|Here they come! Iris danfordiae|
Some seed had been waiting a long time and has clearly finished stratifying, such as Tulipa Turkistana, Fritillaria Whitallii (it lost its label to the winter wind but it's definitely a Frit, I can tell by the seed cases still stuck to the end of the grass-like shoots, and I only sowed that, acmopetata (why?) and graeca var something or other and they still have their labels, ergo...). Narcissus serotinus and Rhododendron yunnanense also fall into this category, ie sown in autumn and tucked out of the way till this glorious moment.
|Two to three years later|
What amazes me are the ones that have been out there a month at most and many even less such as the red Delphinium nudicaule, Clematis Ladakhiana and Lathyrus aureus. They're joined by Iris attica, Dianthus arenarius, Primulas laurentiana and alpicola (the white form, I think) and, very excitingly, Digitalis thapsi (sprouting like cress).
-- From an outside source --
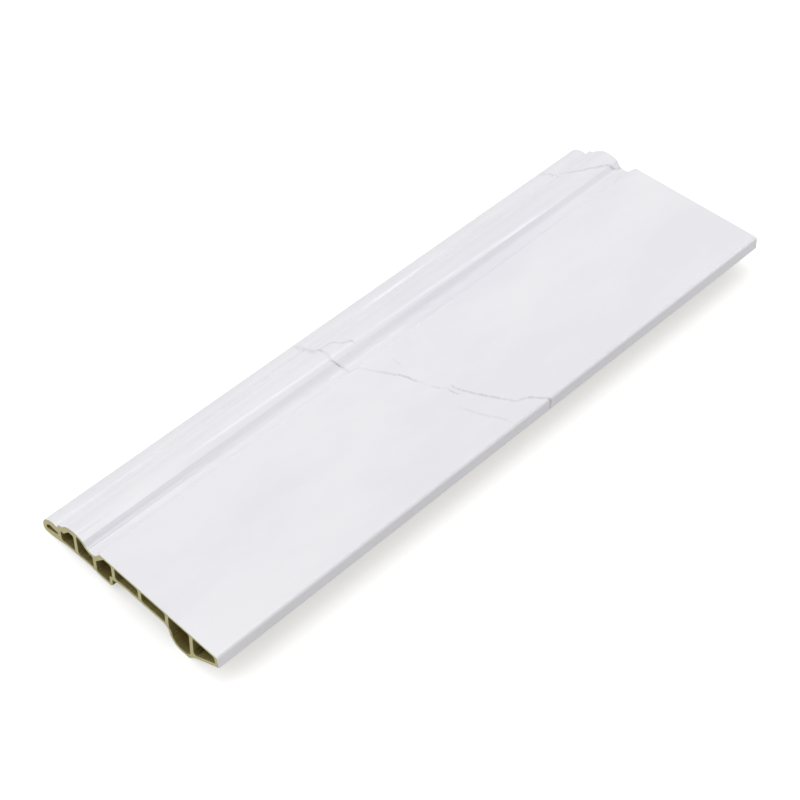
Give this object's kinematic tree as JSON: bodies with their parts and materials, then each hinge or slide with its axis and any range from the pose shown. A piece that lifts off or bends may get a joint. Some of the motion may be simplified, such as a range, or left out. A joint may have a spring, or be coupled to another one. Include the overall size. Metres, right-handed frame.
{
  "type": "skirting board",
  "caption": "Hollow moulded skirting board with a white marble-effect film over its face, lying on its back; it covers the joint between wall and floor.",
  "frame": {"origin": "middle of the underside, on the plane that the back rests on", "axes": "+X along the board, +Y across it from the bottom edge to the nose at the top edge, +Z out of the face"},
  "size_m": [0.277, 0.1, 0.017],
  "materials": {
    "composite": "matte",
    "decor_film": "satin"
  },
  "bodies": {
    "root": {"hollow_board": "composite", "face_film": "decor_film"}
  },
  "joints": []
}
I say this firstly because it looks like a plant of great merit, combining the best aspects of the flowers of purpurea crossed with a Penstemon, with a more pleasing bushy habit than the former and secondly because it's so crowded up there that I kicked over a pot of thapsi seeds while trying to manoeuvre a sack of compost and hadn't realised I'd bought and sown it twice, such is my voracious appetite for propagation (stop sniggering at the back).
|Look, you try taking a sharp macro photograph of nothing specific when you have impaired vision, it's raining and your bursting for a wee! Tiny Digitalis thapsi seedlings. There are about 100 more already. I only want one!|
There is also life in the Cyclamen pseudibericum pot but on closer inspection I don't think the seedling is what it said on the tin, being a dicot and having no Cyclamen-like characteristics whatsoever. There are others but I'll have to go out and check when it gets light (I've already bathed, traipsed to the Post Office depot, got second place in the queue and picked up a couple of parcels; infuriatingly I was briefly on the roof taking pictures when the mail came yesterday so it meant a chilly walk in the dark or spending the rest of the morning in a queue there).
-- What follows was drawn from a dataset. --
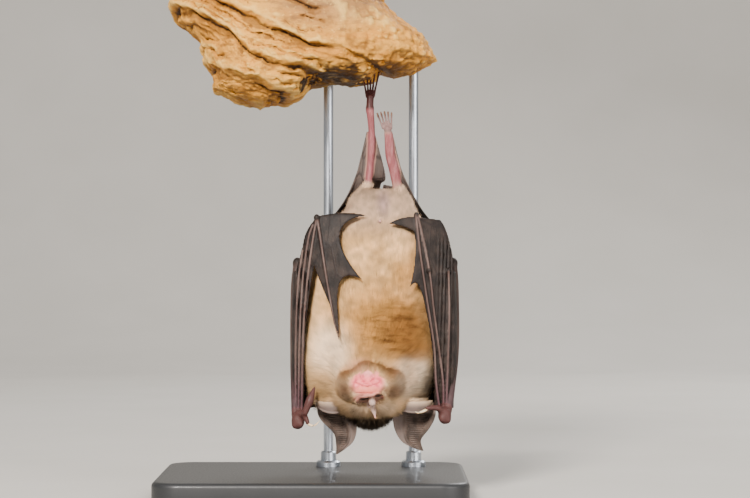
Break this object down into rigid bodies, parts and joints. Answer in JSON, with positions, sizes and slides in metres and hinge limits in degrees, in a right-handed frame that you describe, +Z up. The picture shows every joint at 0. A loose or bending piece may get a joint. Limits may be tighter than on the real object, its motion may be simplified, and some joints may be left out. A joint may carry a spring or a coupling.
{
  "type": "hanging horseshoe bat",
  "caption": "Life-size horseshoe bat hanging head down by one foot from a piece of cave rock, wings folded at its sides, on a flat base with two rods.",
  "frame": {"origin": "centre of the stand base's underside", "axes": "+Z up, +X to the right seen from the belly side, -Y towards which the belly faces"},
  "size_m": [0.098, 0.078, 0.1724],
  "materials": {
    "fur": "short soft fur, cream with a brown chest and a browner back",
    "bare_skin": "satin, pink on lips and legs, grey-brown on ears and fingers",
    "wing_skin": "satin, dark grey-brown, finely wrinkled and veined",
    "claw": "smooth pale horn",
    "eye": "wet black",
    "cave_rock": "rough, flaky, ochre with dark cracks",
    "stand_rods": "brushed",
    "stand_base": "satin black paint"
  },
  "bodies": {
    "root": {"eye_left": "eye", "eye_right": "eye", "noseleaf_sella": "bare_skin", "noseleaf_lancet": "bare_skin", "noseleaf_horseshoe": "bare_skin", "chin": "bare_skin", "head": "fur", "thumb_claw_left": "claw", "wrist_left": "bare_skin", "thumb_left": "bare_skin", "forearm_left": "bare_skin", "finger_3_tip_left": "bare_skin", "finger_3_left": "bare_skin", "finger_4_left": "bare_skin", "finger_5_left": "bare_skin", "upper_arm_left": "fur", "thumb_claw_right": "claw", "wrist_right": "bare_skin", "thumb_right": "bare_skin", "forearm_right": "bare_skin", "finger_3_tip_right": "bare_skin", "finger_3_right": "bare_skin", "finger_4_right": "bare_skin", "finger_5_right": "bare_skin", "upper_arm_right": "fur", "thigh_left": "fur", "thigh_right": "fur", "foot_left": "bare_skin", "foot_right": "bare_skin", "shank_left": "bare_skin", "shank_right": "bare_skin", "tail": "bare_skin", "belly": "fur", "chest": "fur", "neck": "fur", "ear_left": "bare_skin", "ear_right": "bare_skin", "ear_lobe_left": "bare_skin", "ear_lobe_right": "bare_skin", "wing_skin_front_left": "wing_skin", "wing_skin_front_right": "wing_skin", "wing_skin_flank_left": "wing_skin", "wing_skin_flank_right": "wing_skin", "leg_skin_left": "wing_skin", "leg_skin_right": "wing_skin", "tail_skin_left": "wing_skin", "tail_skin_right": "wing_skin", "stand_rod_left": "stand_rods", "stand_rod_right": "stand_rods", "perch_rock": "cave_rock", "stand_base": "stand_base"}
  },
  "joints": []
}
But back to those seedlings: of course it does mean a huge amount of that most relaxing and meditative of horticultural tasks: (sarcasm, Americans) pricking out. I spent most of last Sunday afternoon doing the Lewisias - 29, all but the biggest few not really needing it but i'm hopeless at what the packet so casually describes as sowing thinly and evenly. Especially when the seeds are black and would happily pass through the eye of the finest needle. So before they grew into one big clump of cruciforms I got my domestic fork out and went for it. I'd better get lots of yellows, peaches and oranges for my efforts.
|One down, 28 to go...|
Fortunately bulb seedlings should remain undisturbed for two years because there are literally 100 young Gladiolus tristis in their tray, I think every single seed must have germinated - no wonder it can become a weed in warmer climes. The tray's not really deep enough for two years' life but with their remarkable zest they'll find a way. It will be interesting to see what comes up in the Lily pot, which is deep enough (about 15cm) besides the few true leaves and odd cotyledon already there (a lot withdrew during the winter but will hopefully return). I suspect I might get another flush of juniors, as often happens with mixed bags.
Speaking of bulbs, I've managed to work out that Calochortus flower after their leaves mature. Which would explain all the thick, grassy leaves and distinct lack of bloomage. While C. 'Cupido' has been outside all winter and looks none the worse for it, C. venustus is slightly more tender and spent the winter at the bottom of the stairs, an area we don't heat and where all efforts at insulation and draught exclusion have been met with a shiver and is, as my friend Roger would say, as cold as a witch's tit (apologies now to witches everywhere, it was a quote taken out of context and I will not be offering my resignation. Some of my best friends are witches). It is, nonetheless, in rude health with leaves about 10cm high so I've been hardening it off, bringing it in at night. Exactly the same treatment has been given to Gladiolus byzantinus and the thrilling Dichelostemma ida-maia, a proper exotic! Both are showing a couple of centimetres of growth.
|From those, should come...|
|...Something like this. Surely too beautiful to be hardy in the UK?|
|Mina lobata. Something to look at when the Lilies have passed - and hopefully cover the stems too because they must be left to build up a bulb for next year|
|Montiopsis sp.#42 (unfortunately it's the purple one, not the intriguing cream flowers)|
|So I ordered them too, they're called Olsynium frigidum but look a bit like Caucasian Tulips|
|Now that's fungus!|
|Then the Freesias...|
|No, not raisins, Anemones. Don't bother trying to work out which way up they go, it's impossible. Just spread them evenly over the compost, cover, water and wait.|
Primula euprepes SDR6036, it's still with us. I thought i was going to lose it to rot, and the central rosette did require whipping out but there are several very healthy ones clustered round it. And just to prove it...
Sorry this post was so long in coming, I'll try to keep them more regular but it's a bit weird spending your days off doing your day job!
Start sowing, keep growing and ENJOY YOUR GARDEN!